Slade Dill, an eighth-grader from Twin Falls, Idaho, returned home on Monday after surviving a run-in with deadly flesh-eating bacteria. Doctors at Primary Children’s Hospital in Salt Lake City even held off on amputating the boy’s leg because they didn’t think he would survive long enough.

"The disease is easy to misdiagnose. It may start with a red spot on the skin," Twin Falls dermatologist, Chris Scholes, told Twin Falls Times-News. "The infection goes deeper beneath the skin and can move relatively quickly and get serious fast."

Slade’s nightmarish journey started on Sept. 20 when a scrape on his knee started to swell. By Sept. 22, he started to experience pain in multiple areas of his body. After doctors at St. Luke’s Magic Valley located fluid in his abdomen and chest through a CT scan, he was flown to Primary Children’s Hospital, where he was rushed into emergency surgery. He was soon after diagnosed with necrotizing fasciitis.

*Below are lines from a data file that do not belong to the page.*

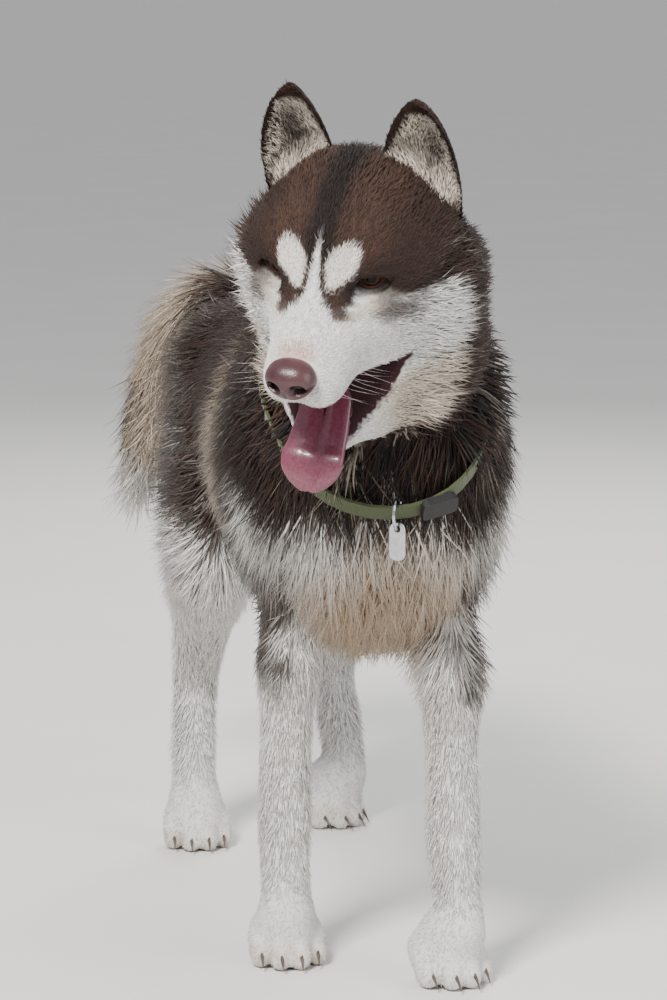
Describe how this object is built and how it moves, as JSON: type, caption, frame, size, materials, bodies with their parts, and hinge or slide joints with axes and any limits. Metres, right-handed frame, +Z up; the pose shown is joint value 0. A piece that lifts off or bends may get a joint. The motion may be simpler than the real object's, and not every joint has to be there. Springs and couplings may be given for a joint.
{
  "type": "siberian husky",
  "caption": "Life-size standing dog with a thick coat, head turned and mouth open, wearing a collar with a blank tag; a still museum model.",
  "frame": {"origin": "middle of the bounding box, at the level that the paws stand on", "axes": "+Z up, the dog faces -Y, its left side is +X"},
  "size_m": [0.2692, 0.8986, 0.7534],
  "materials": {
    "claw": "dull horn",
    "collar": "woven green webbing",
    "buckle": "moulded black plastic",
    "ring": "polished wire",
    "coat": "thick double coat, dark copper brown above and white below, with cream between",
    "eye": "wet, dark brown",
    "nose": "damp liver-coloured skin with a fine pebble grain",
    "tag": "brushed, blank on both sides",
    "tongue": "wet and finely rough"
  },
  "bodies": {
    "root": {"claw_front_left_1": "claw", "claw_front_left_2": "claw", "claw_front_left_3": "claw", "claw_front_left_4": "claw", "claw_front_right_1": "claw", "claw_front_right_2": "claw", "claw_front_right_3": "claw", "claw_front_right_4": "claw", "claw_hind_left_1": "claw", "claw_hind_left_2": "claw", "claw_hind_left_3": "claw", "claw_hind_left_4": "claw", "claw_hind_right_1": "claw", "claw_hind_right_2": "claw", "claw_hind_right_3": "claw", "claw_hind_right_4": "claw", "collar": "collar", "collar_buckle": "buckle", "collar_ring": "ring", "ear_left": "coat", "ear_right": "coat", "eye_left": "eye", "eye_right": "eye", "foreleg_left": "coat", "foreleg_right": "coat", "forepaw_left": "coat", "forepaw_right": "coat", "head": "coat", "hind_foot_left": "coat", "hind_foot_right": "coat", "lower_jaw": "coat", "neck": "coat", "nose": "nose", "shank_left": "coat", "shank_right": "coat", "shoulder_left": "coat", "shoulder_right": "coat", "tag": "tag", "tail_base": "coat", "tail_middle": "coat", "tail_tip": "coat", "thigh_left": "coat", "thigh_right": "coat", "tongue": "tongue", "torso": "coat"}
  },
  "joints": []
}
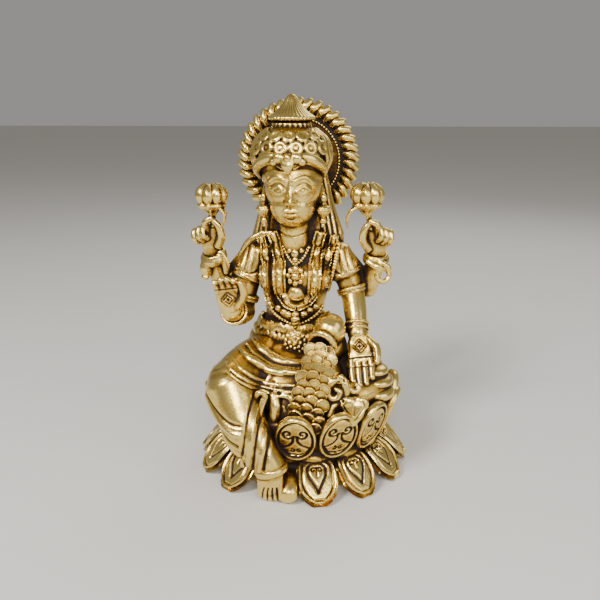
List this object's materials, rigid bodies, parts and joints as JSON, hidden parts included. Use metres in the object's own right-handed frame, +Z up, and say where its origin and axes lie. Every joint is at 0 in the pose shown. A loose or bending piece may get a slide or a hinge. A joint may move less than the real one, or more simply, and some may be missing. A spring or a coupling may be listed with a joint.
{
  "type": "cast brass lakshmi figure",
  "caption": "Small cast brass figure of a four-armed seated goddess on a lotus, with one leg hanging down, a round halo, lotus buds in her raised hands and coins pouring from a pot.",
  "frame": {"origin": "middle of the lotus's flat underside, on the surface it stands on", "axes": "+Z up, the figure looks along -Y, her left hand is towards +X"},
  "size_m": [0.045, 0.0456, 0.076],
  "materials": {
    "patinated_brass": "cast brass, burnished on the high places, with dark reddish-brown patina in the recesses"
  },
  "bodies": {
    "root": {"lakshmi_casting": "patinated_brass"}
  },
  "joints": []
}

According to the Centers for Disease Control and Prevention, necrotizing fasciitis, also known as flesh-eating bacteria, is a severe bacterial infection that destroys the body’s soft tissue. People who take care of open wounds, practice proper hygienic care, and have healthy immune systems tend to avoid contracting this rare disease.

Following surgery to remove dead tissue, Slade returned home on Monday and has been given a strict regimen of antibiotics. “Whatever they say, we are going to do it and be thankful,” Slade’s mother, Dixie Dill, told Twin Falls Times-News.

To help the Dill family pay for Slade’s medical bills, the local Wells Fargo Bank branch has set up a fundraising account in his name.

Earlier this week, 79-year-old George Clark became the 27th person infected with another flesh-eating bacterium known as Vibrio vulnificus. Clark was treated at Baptist Medical Center in Jacksonville after he was pinched by a crab that was most likely carrying the disease.

Vibrio vulnificus is part of the same bacteria family that causes cholera and is normally found in warm seawater. Patients usually develop an infection through contaminated seafood or seawater exposure to an open wound.